── Provided data

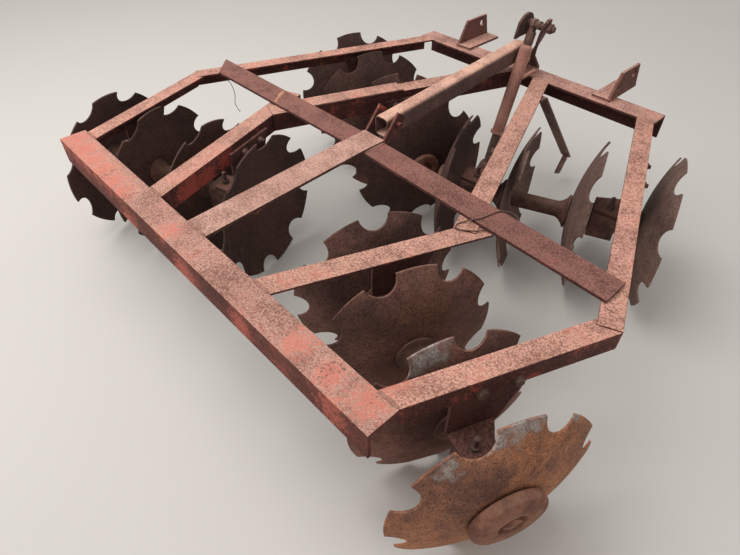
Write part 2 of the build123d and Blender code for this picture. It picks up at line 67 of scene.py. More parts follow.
class Value:
    """One shader value, on which arithmetic is written as in Python."""

    def __init__(self, sheet: "Sheet", socket: bpy.types.NodeSocket) -> None:
        """Keeps the output socket and the sheet that it belongs to."""
        self.sheet = sheet
        self.socket = socket

    def maths(self, operation: str, first: Input, second: Input) -> "Value":
        """Adds a Math node.

        Args:
            operation: the node's operation.
            first: its first value.
            second: its second value.

        Returns:
            The node's result.
        """
        made = self.sheet.node("ShaderNodeMath", {"operation": operation}, {0: first, 1: second})
        return Value(self.sheet, made.outputs[0])

    def __add__(self, other: Input) -> "Value":
        """The sum."""
        return self.maths("ADD", self, other)

    def __sub__(self, other: Input) -> "Value":
        """The difference."""
        return self.maths("SUBTRACT", self, other)

    def __rsub__(self, other: Input) -> "Value":
        """The difference, number first."""
        return self.maths("SUBTRACT", other, self)

    def __mul__(self, other: Input) -> "Value":
        """The product."""
        return self.maths("MULTIPLY", self, other)

    def over(self, other: Input) -> "Value":
        """The larger of the two."""
        return self.maths("MAXIMUM", self, other)

    def ease(self, low: float, high: float) -> "Value":
        """Goes smoothly from 0 at low to 1 at high.

        Args:
            low: where the rise begins.
            high: where it ends.

        Returns:
            The eased value.
        """
        made = self.sheet.node("ShaderNodeMapRange", {"interpolation_type": "SMOOTHSTEP"},
                               {"Value": self, "From Min": low, "From Max": high})
        return Value(self.sheet, made.outputs[0])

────

What you return should be the lines from the start of the data through the line with "shader value, on", quoted exactly and nothing more.

» **Answer to the problem**:
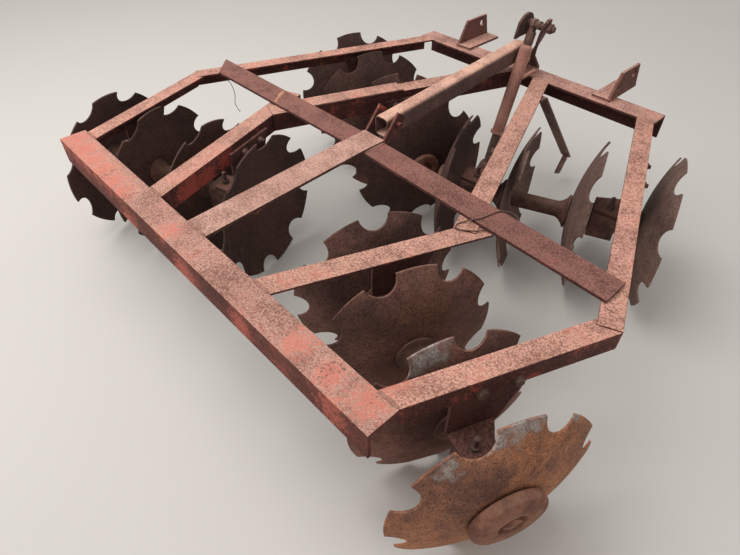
Write part 2 of the build123d and Blender code for this picture. It picks up at line 67 of scene.py. More parts follow.
class Value:
    """One shader value, on which arithmetic is written as in Python."""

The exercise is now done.